__Task prompt__. Stop after the line containing "lies on it.": print each line exactly from the first line of the listing up to that point.

__Information shown__.
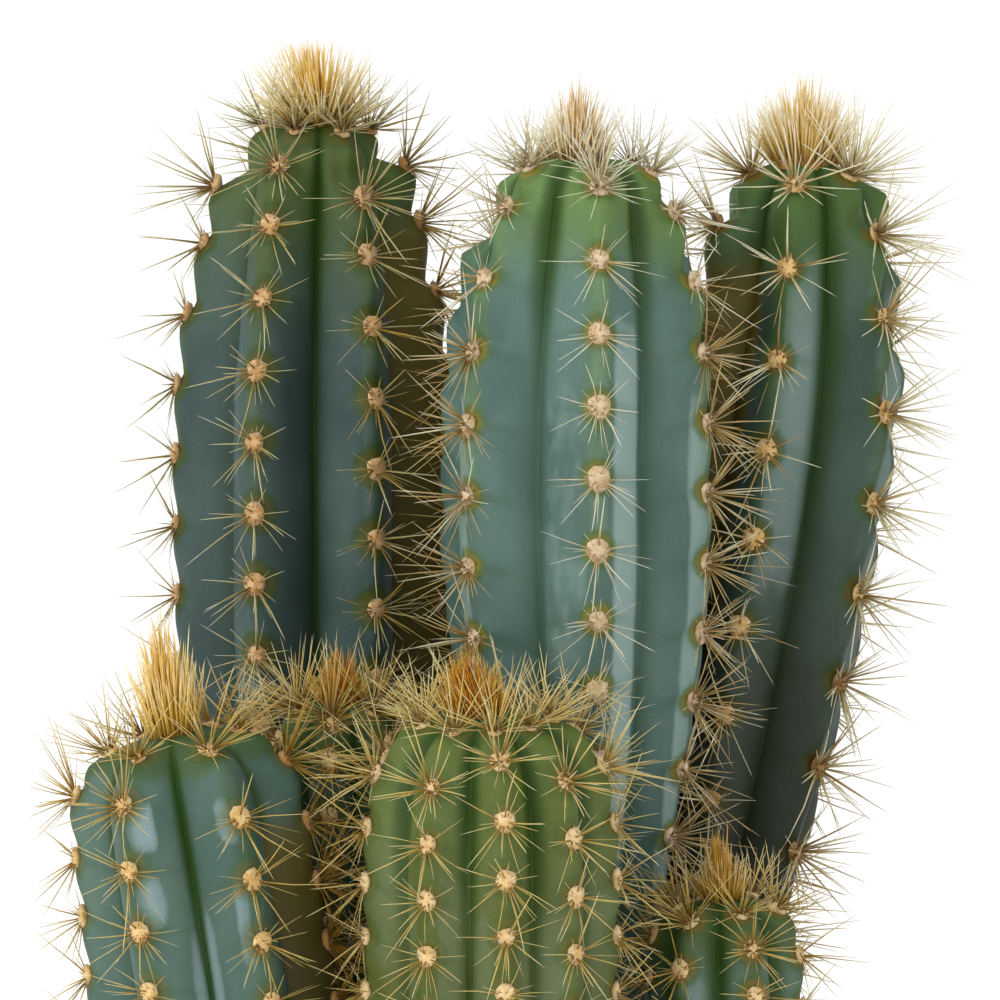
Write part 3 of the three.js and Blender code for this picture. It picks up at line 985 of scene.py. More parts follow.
@dataclass(frozen=True)
class Soil:
    """The heaped soil in the pot, with the grit that lies on it.

    Attributes:
        pot: the pot that it fills.
        top: its height above the floor.
        relief: height of the waves of its top.
        gap: room between it and the pot's wall.
        crumb: height of the crumbs.
        rings: rings of points on its top.
        sides: points in a ring.
        grains: how many bits of bark lie on it.
        seed: seed of its scatter.
    """

    pot: Pot
    top: float = 0.133
    relief: float = 0.0013
    gap: float = 0.0007
    crumb: float = 0.0009
    rings: int = 56
    sides: int = 180
    grains: int = 1100
    seed: int = 41

    def height(self, x: Array, y: Array) -> Array:
        """Height of the heaped soil.

        A few crossed sine waves of 1.3 mm, which die out at the pot's wall with the fourth power of the
        distance from its middle.

        Args:
            x: places to the right.
            y: places to the back.

        Returns:
            Heights above the floor.
        """
        x, y = x * 1000.0, y * 1000.0
        waves = np.sin(x * 0.11 + 1.3) + np.cos(y * 0.13 - x * 0.05) + 0.6 * np.sin((x + y) * 0.21)
        fade = 1.0 - (np.hypot(x, y) / (1000.0 * self.pot.inner_rim)) ** 4
        return self.top + self.relief * waves * fade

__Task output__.
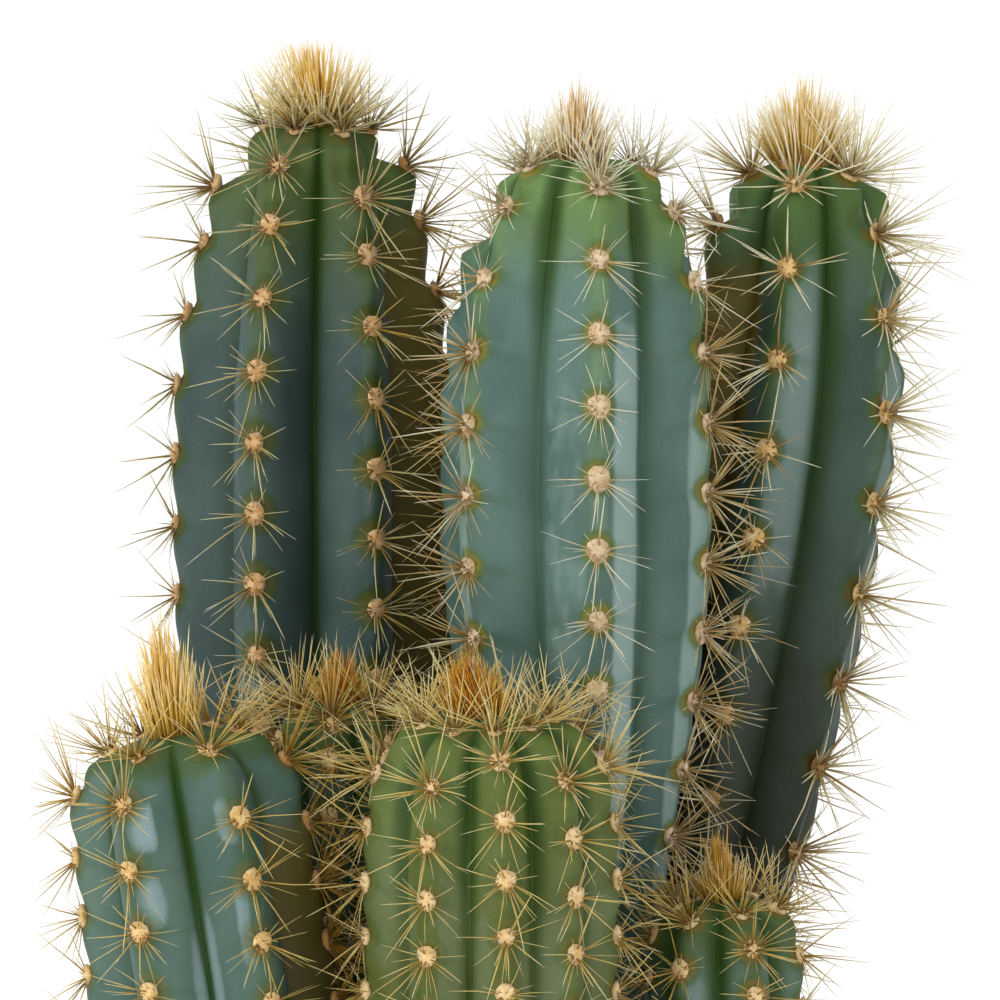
Write part 3 of the three.js and Blender code for this picture. It picks up at line 985 of scene.py. More parts follow.
@dataclass(frozen=True)
class Soil:
    """The heaped soil in the pot, with the grit that lies on it.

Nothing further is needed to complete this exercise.